Chad asked us what we’d like to see, and we simply requested scenic views of the area. Luckily, there is no shortage of beautiful scenery at Blue Duck.

I absolutely loved the serenity of touring the grounds on horseback. Chad did a fantastic job of telling us about interesting plants and bugs (he found a stick insect at one point!), and the dogs occasionally cleared herds of cattle from the trail for us.

Our trail became really steep for a while as we headed to the top of a ridge, and Chad instructed us to lean forward and hold onto the horse’s mane for dear life. Occasionally my horse would stumble over a rock and do a little jump to recover, and, holy crap, you can bet I gripped that mane like no other. Chad said this doesn’t hurt the horse at all, but it still felt weird!

As the steep trail leveled out, incredible views unfolded before us.

We tied our horses to a fence and scrambled up an even steeper incline to get a better look. Blue Duck apparently plans to build another lodge near here that will take full advantage of this view, which is just about the best idea I’ve ever heard — it’s insanely beautiful.

(I’m writing this poolside in an Australian resort town called Surfers Paradise, and still, I’m wistful for those New Zealand vistas.)

Chad pointed out the dark, hazy clouds in the not-so-far distance and informed us that we’d soon be the lucky victims of a massive downpour. Sweet! After a few minutes of taking in the view, we hopped back on our horses and headed a different way down the ridge.

Now begins the surreal portion of this adventure. Imagine riding a horse down a steep, narrow path as you watch torrents of fat raindrops creep closer and closer. When the storm finally hits you, the sun peeks out and lights up the lush valley below. You’re soaked to the bone in less than a minute, but you don’t care — you just laugh and look around and wonder how exactly it was that you ended up riding a horse down a mountain during a sunshower in New Zealand.
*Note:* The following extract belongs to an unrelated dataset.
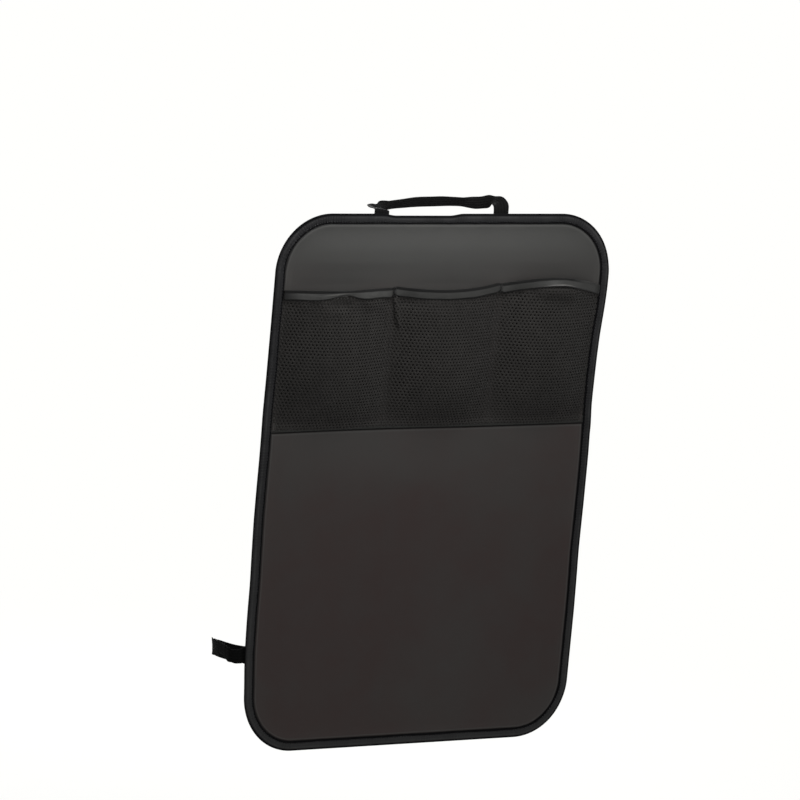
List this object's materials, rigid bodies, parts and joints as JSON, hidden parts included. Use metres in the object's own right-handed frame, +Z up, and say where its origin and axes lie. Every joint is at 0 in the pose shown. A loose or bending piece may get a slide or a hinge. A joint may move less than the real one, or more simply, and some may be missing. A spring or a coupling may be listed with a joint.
{
  "type": "car seat back organizer",
  "caption": "Flat fabric organizer that hangs on the back of a car seat, with net pockets under an elastic hem and webbing straps for the headrest and the lower seat back.",
  "frame": {"origin": "centre of the panel's back face, where it lies against the seat back", "axes": "+X to the right of someone who looks at the pockets, +Y from the pockets through the panel into the seat back, +Z up"},
  "size_m": [0.4895, 0.1246, 0.666],
  "materials": {
    "panel_fabric": "coated cloth, soft satin",
    "binding_tape": "woven tape, matte",
    "net": "knitted net, matte",
    "elastic": "elastic ribbon, satin",
    "webbing": "woven webbing, low sheen",
    "fastener_tape": "hook and loop tape, matte"
  },
  "bodies": {
    "root": {"back_panel": "panel_fabric", "edge_binding": "binding_tape", "pocket_net": "net", "pocket_hem": "elastic", "top_strap": "webbing", "lower_strap_left": "webbing", "lower_strap_right": "webbing", "loop_patch": "fastener_tape", "hook_patch": "fastener_tape"}
  },
  "joints": []
}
The rain let up after about 10 minutes, and we enjoyed the rest of the ride in sunny peace. We even saw a rainbow! Simply magical.

Near the end of our three-hour trek, we passed the main building of the lodge…

…and the dorms where my fellow backpackers and I stayed, and the horses easily put a smile on every onlooker’s face as we clip-clopped along.

Of all the awesome things I’ve done in New Zealand and Australia so far, this horse trek has been my favorite — no question. In fact, it’s one of the coolest things I’ve ever done!

I nearly balked at the $150 cost, but I’m so glad I chose to go for it. You just can’t put a price on the kind of unforgettable moments I experienced.

My only regret? I wish I had more than one afternoon and evening to experience Blue Duck Lodge. The owner is always looking for backpackers to stay and work for a minimum of one month in exchange for free lodging, and I would’ve done it in a heartbeat if I had a working holiday visa and the time to spare. Two people from my bus actually did stay!

I would just love to unplug for a month (no Internet or cell reception) and learn my way around the ranch, work with the horses, hunt wild goats and make goat curry for dinner, zoom around on a four-wheeler, discover new running paths every day and more.

Who knows? Maybe someday I’ll do just that.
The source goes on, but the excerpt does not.